> [Direction]:
Write each line out exactly, leaving none out.
## BEGIN Dataset content
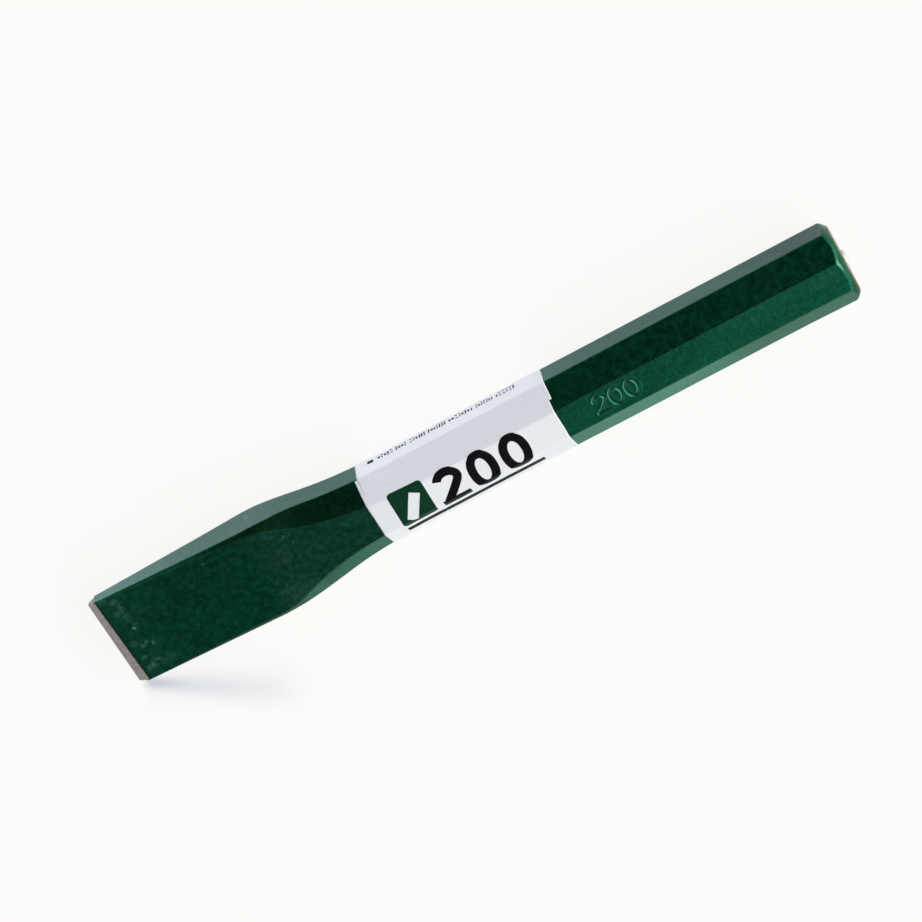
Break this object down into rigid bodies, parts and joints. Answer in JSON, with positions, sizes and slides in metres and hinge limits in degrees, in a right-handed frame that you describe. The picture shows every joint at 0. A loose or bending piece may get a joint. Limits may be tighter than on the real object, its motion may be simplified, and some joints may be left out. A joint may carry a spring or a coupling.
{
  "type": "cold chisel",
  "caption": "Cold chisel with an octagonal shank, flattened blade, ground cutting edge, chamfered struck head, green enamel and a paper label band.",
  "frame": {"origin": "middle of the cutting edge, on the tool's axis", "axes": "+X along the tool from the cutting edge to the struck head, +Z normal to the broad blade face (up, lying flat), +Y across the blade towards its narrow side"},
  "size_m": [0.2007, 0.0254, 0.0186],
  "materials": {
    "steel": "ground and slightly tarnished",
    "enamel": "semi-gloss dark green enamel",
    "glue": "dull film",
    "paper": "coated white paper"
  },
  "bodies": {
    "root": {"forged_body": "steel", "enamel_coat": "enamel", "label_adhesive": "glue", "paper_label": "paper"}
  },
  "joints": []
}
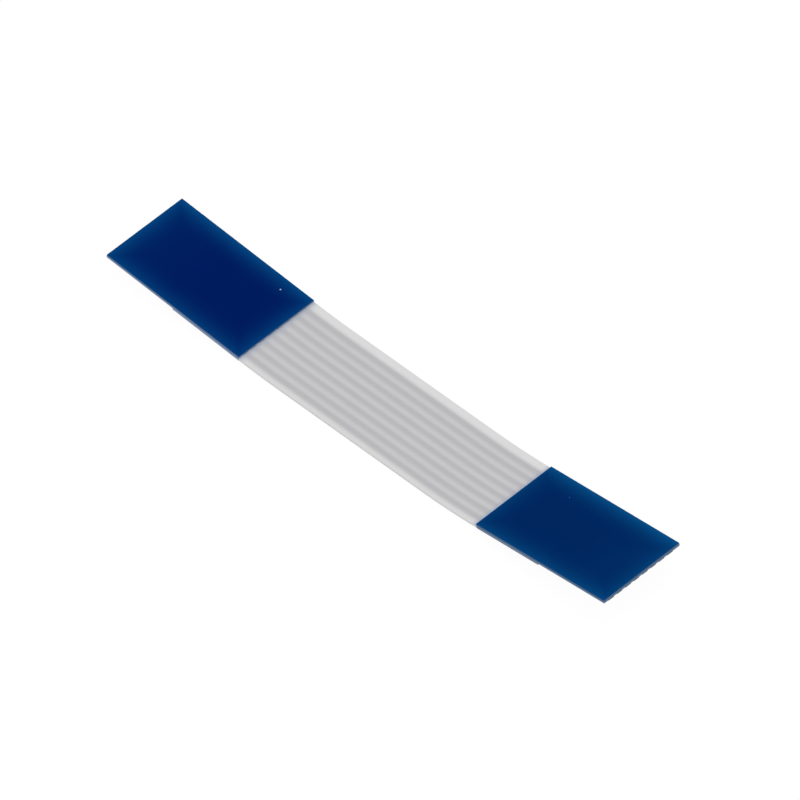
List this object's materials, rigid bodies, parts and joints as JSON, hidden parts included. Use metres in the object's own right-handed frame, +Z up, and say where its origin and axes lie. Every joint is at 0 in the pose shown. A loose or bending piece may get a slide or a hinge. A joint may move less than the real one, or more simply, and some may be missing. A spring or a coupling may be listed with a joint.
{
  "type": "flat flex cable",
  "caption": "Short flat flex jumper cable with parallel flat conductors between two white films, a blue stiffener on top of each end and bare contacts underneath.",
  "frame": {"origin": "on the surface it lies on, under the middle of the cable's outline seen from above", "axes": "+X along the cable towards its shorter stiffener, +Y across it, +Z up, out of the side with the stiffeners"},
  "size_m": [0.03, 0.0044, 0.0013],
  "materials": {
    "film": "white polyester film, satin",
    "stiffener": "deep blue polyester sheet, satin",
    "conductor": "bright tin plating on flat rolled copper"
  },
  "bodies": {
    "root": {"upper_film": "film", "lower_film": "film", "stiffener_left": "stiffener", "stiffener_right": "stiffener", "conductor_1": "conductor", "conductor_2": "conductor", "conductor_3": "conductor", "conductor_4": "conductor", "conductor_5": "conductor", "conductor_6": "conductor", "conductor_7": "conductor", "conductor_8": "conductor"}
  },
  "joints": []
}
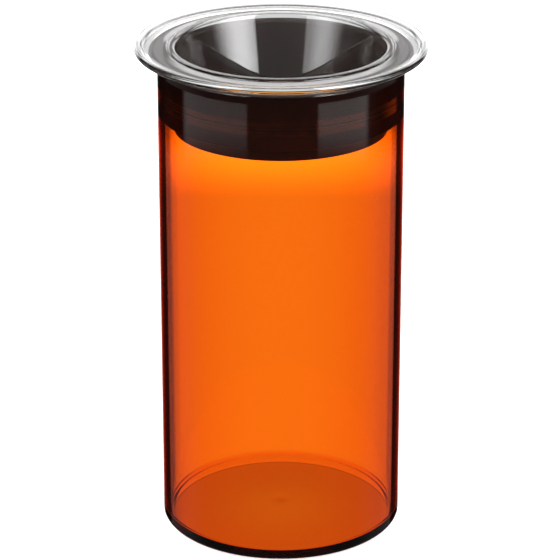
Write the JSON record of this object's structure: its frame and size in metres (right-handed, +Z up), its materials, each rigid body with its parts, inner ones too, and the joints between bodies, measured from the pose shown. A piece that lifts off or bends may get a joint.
## END Dataset content
> [Full response]:
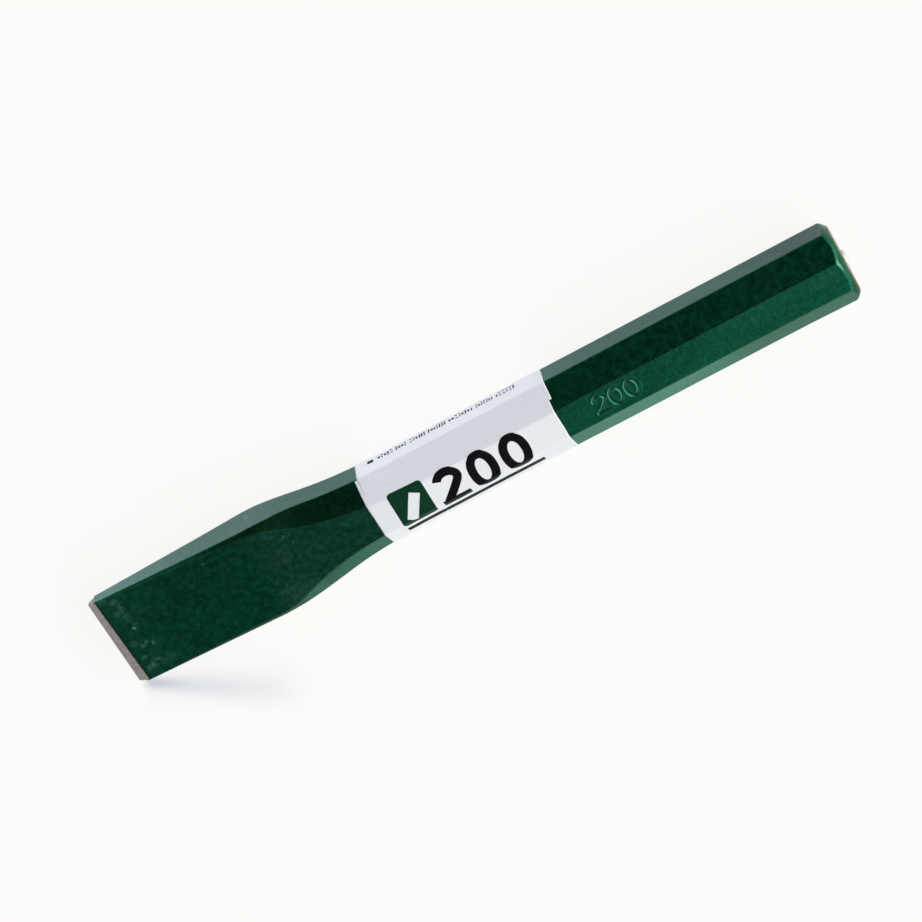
Break this object down into rigid bodies, parts and joints. Answer in JSON, with positions, sizes and slides in metres and hinge limits in degrees, in a right-handed frame that you describe. The picture shows every joint at 0. A loose or bending piece may get a joint. Limits may be tighter than on the real object, its motion may be simplified, and some joints may be left out. A joint may carry a spring or a coupling.
{
  "type": "cold chisel",
  "caption": "Cold chisel with an octagonal shank, flattened blade, ground cutting edge, chamfered struck head, green enamel and a paper label band.",
  "frame": {"origin": "middle of the cutting edge, on the tool's axis", "axes": "+X along the tool from the cutting edge to the struck head, +Z normal to the broad blade face (up, lying flat), +Y across the blade towards its narrow side"},
  "size_m": [0.2007, 0.0254, 0.0186],
  "materials": {
    "steel": "ground and slightly tarnished",
    "enamel": "semi-gloss dark green enamel",
    "glue": "dull film",
    "paper": "coated white paper"
  },
  "bodies": {
    "root": {"forged_body": "steel", "enamel_coat": "enamel", "label_adhesive": "glue", "paper_label": "paper"}
  },
  "joints": []
}
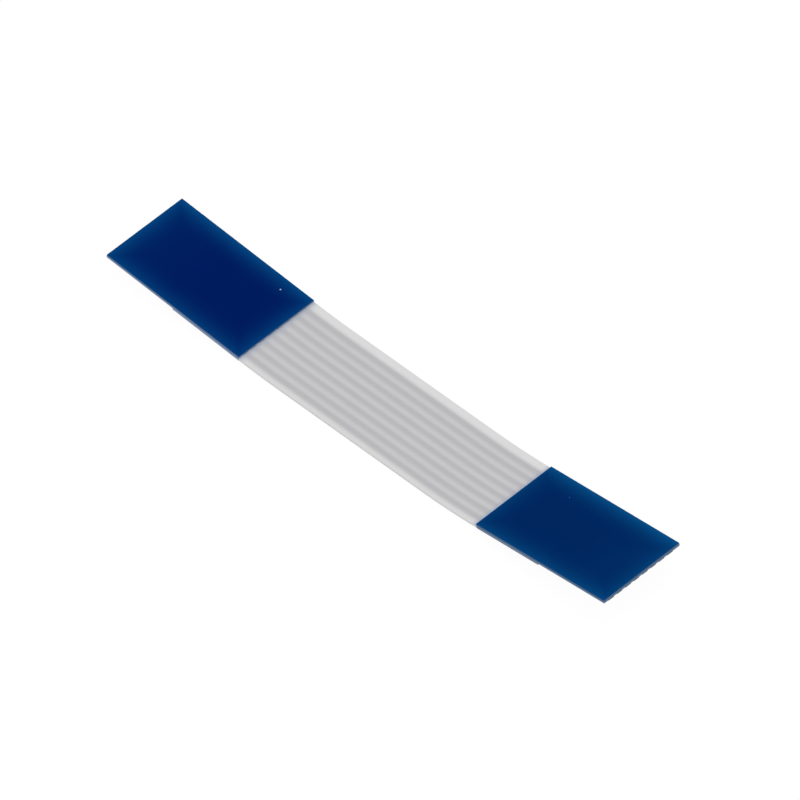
List this object's materials, rigid bodies, parts and joints as JSON, hidden parts included. Use metres in the object's own right-handed frame, +Z up, and say where its origin and axes lie. Every joint is at 0 in the pose shown. A loose or bending piece may get a slide or a hinge. A joint may move less than the real one, or more simply, and some may be missing. A spring or a coupling may be listed with a joint.
{
  "type": "flat flex cable",
  "caption": "Short flat flex jumper cable with parallel flat conductors between two white films, a blue stiffener on top of each end and bare contacts underneath.",
  "frame": {"origin": "on the surface it lies on, under the middle of the cable's outline seen from above", "axes": "+X along the cable towards its shorter stiffener, +Y across it, +Z up, out of the side with the stiffeners"},
  "size_m": [0.03, 0.0044, 0.0013],
  "materials": {
    "film": "white polyester film, satin",
    "stiffener": "deep blue polyester sheet, satin",
    "conductor": "bright tin plating on flat rolled copper"
  },
  "bodies": {
    "root": {"upper_film": "film", "lower_film": "film", "stiffener_left": "stiffener", "stiffener_right": "stiffener", "conductor_1": "conductor", "conductor_2": "conductor", "conductor_3": "conductor", "conductor_4": "conductor", "conductor_5": "conductor", "conductor_6": "conductor", "conductor_7": "conductor", "conductor_8": "conductor"}
  },
  "joints": []
}
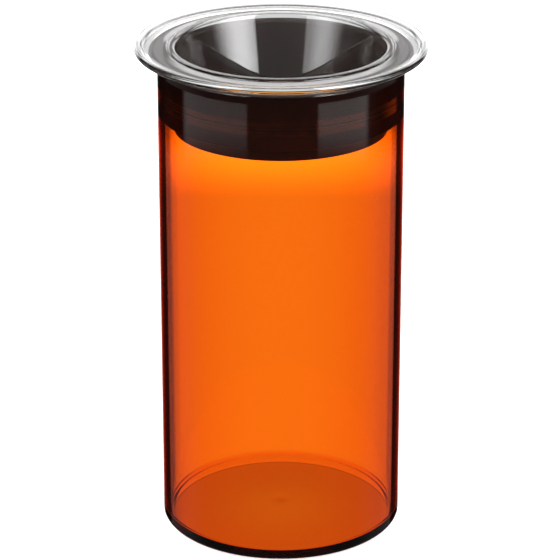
Write the JSON record of this object's structure: its frame and size in metres (right-handed, +Z up), its materials, each rigid body with its parts, inner ones too, and the joints between bodies, measured from the pose shown. A piece that lifts off or bends may get a joint.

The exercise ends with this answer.